The cable noted that detainees with “good connections” inside and outside the government were usually spared this torture.

This document is a rare step-by-step description of government-backed torture. Yet it contained no criticism of the regime or the practice. It reported that public reaction to a recent wave of arrests “has been mild thus far and is likely to continue to be subdued.”

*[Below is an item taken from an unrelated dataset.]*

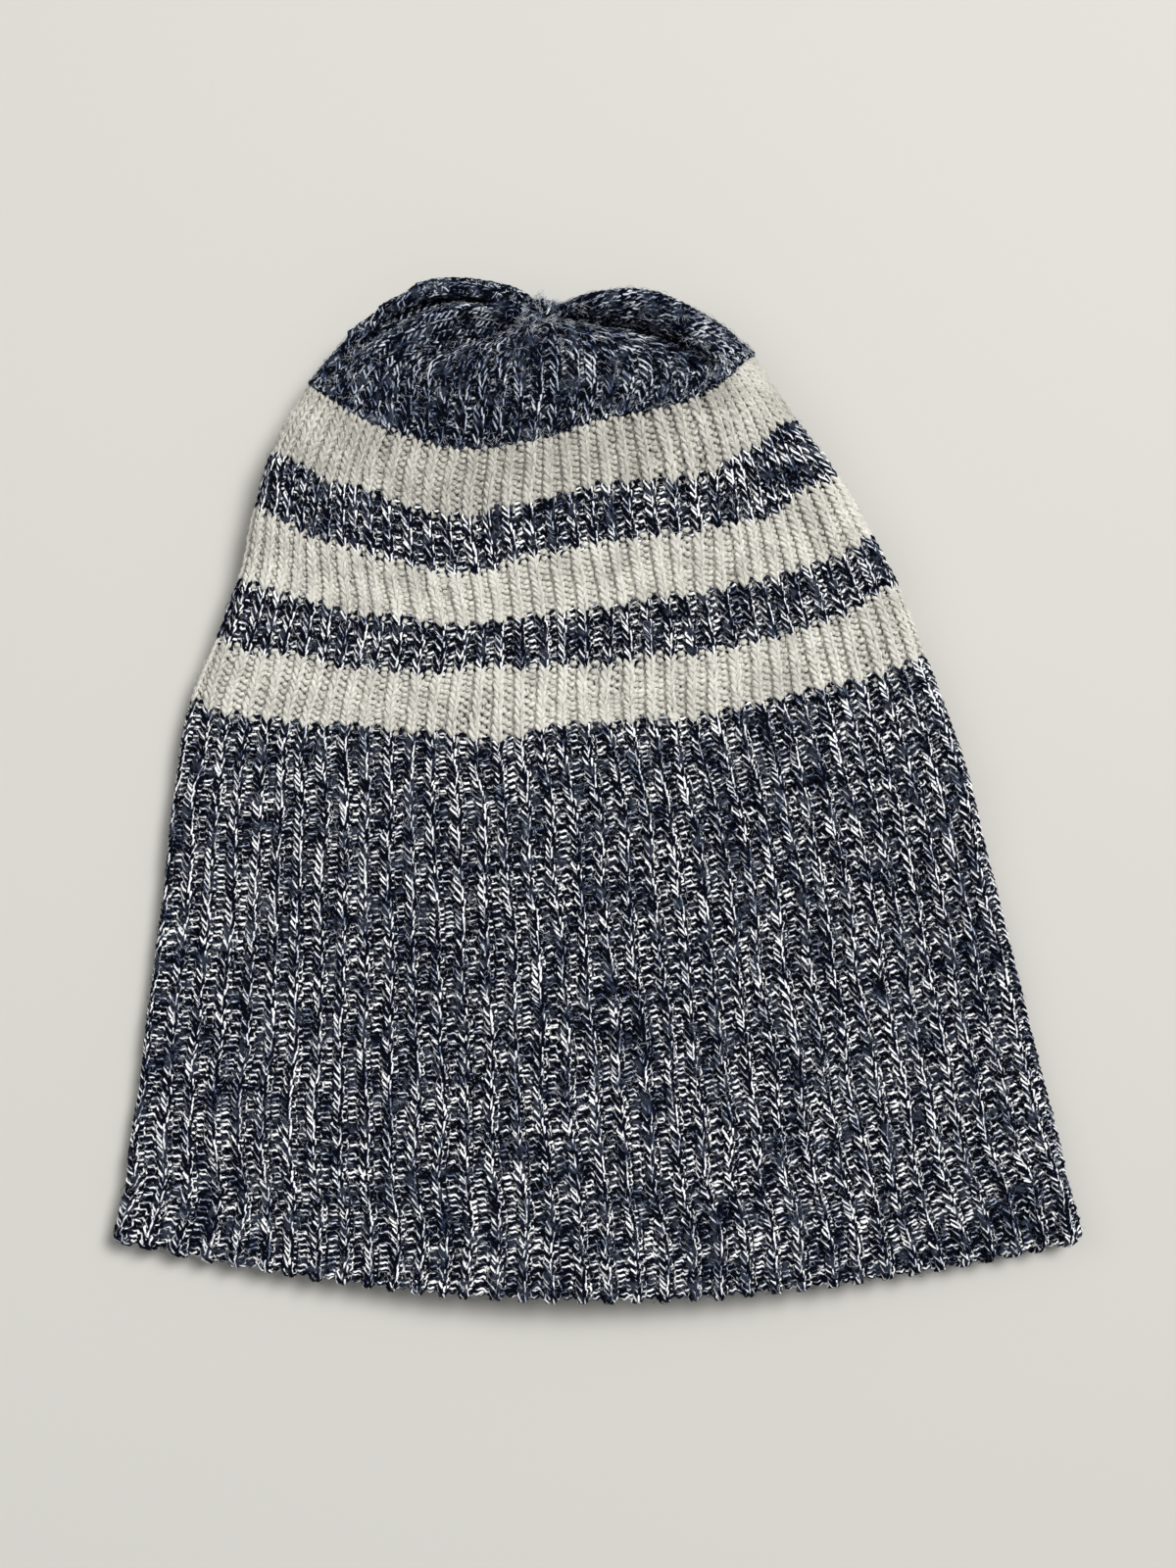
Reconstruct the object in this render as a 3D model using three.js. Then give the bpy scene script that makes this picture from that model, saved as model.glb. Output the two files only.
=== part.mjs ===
// A slouchy knitted beanie lying flat, crown towards +Y, mouth towards -Y, on the plane z = 0.
// Millimetres. The hat is one tube of 1x1 rib, knitted in seven yarn sections, closed by four
// crown gores. Every section is a closed sleeve: an outer skin, an inner skin and two rims.
import * as THREE from 'three';

// ---- driving dimensions -------------------------------------------------------------------
const FABRIC = 2.4;          // thickness of one rib layer
const HEM_PLY = 2.0;         // thickness of each ply of the turned hem
const HEM_SLIT = 0.3;        // air between the two plies of the turned hem
const GAP = 0.3;             // gap kept between touching pieces

// Rows (courses of knitting) at which the yarn changes, counted from the hem fold.
const ROW = {
  hem: 0,
  hemLine: 12,
  stripeLowStart: 92,
  stripeLowEnd: 102,
  stripeMidStart: 110,
  stripeMidEnd: 120,
  stripeTopStart: 128,
  crown: 138,
};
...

The cable was in sync with the Nixon/Kissinger policy of not getting worked up about torture conducted by military regimes Washington favored. (See Kissinger and Argentina.) And a cable sent to Foggy Bottom a year earlier by William Rountree, then the US ambassador to Brazil, noted that though the US embassy in Brazil had “on appropriate occasion and in appropriate manner” informed the Brazilians that the US government did not condone “excesses in the form practiced in Brazil,” Rountree believed the United States had to make this case without “unduly jeopardizing our relations with this country or causing a counter-productive reaction on the part of the” government of Brazil. In this cable, Rountree said that he strongly supported the State Department’s opposition to legislation then under consideration in Congress that would cut off US funding to Brazil as long as the government engaged in torture.

Rountree explained, “Given Brazilian pride and sensitivity about sovereignty, efforts by any branch of US government or by US political figures to bring pressure on Brazil would not only damage our general relations but, by equating reduction in anti-terror measures with weakness under pressure, could produce opposite of intended result.” In other words, the United States shouldn’t lean too heavily on the torturers of Brazil.

The Brazilian Truth Commission, which has posted the documents Biden handed over, has been at work for two years, and Biden, when he was in Brazil, promised that the Obama administration would mount a broader review of top-secret CIA and Defense Department documents that might be useful to the commission. So the World Cup has given Brazil more than just a soccer tournament; it has highlighted the nation’s effort to come to terms with its recent past of government abuse and violence—and Washington’s own effort to acknowledge its support of that regime.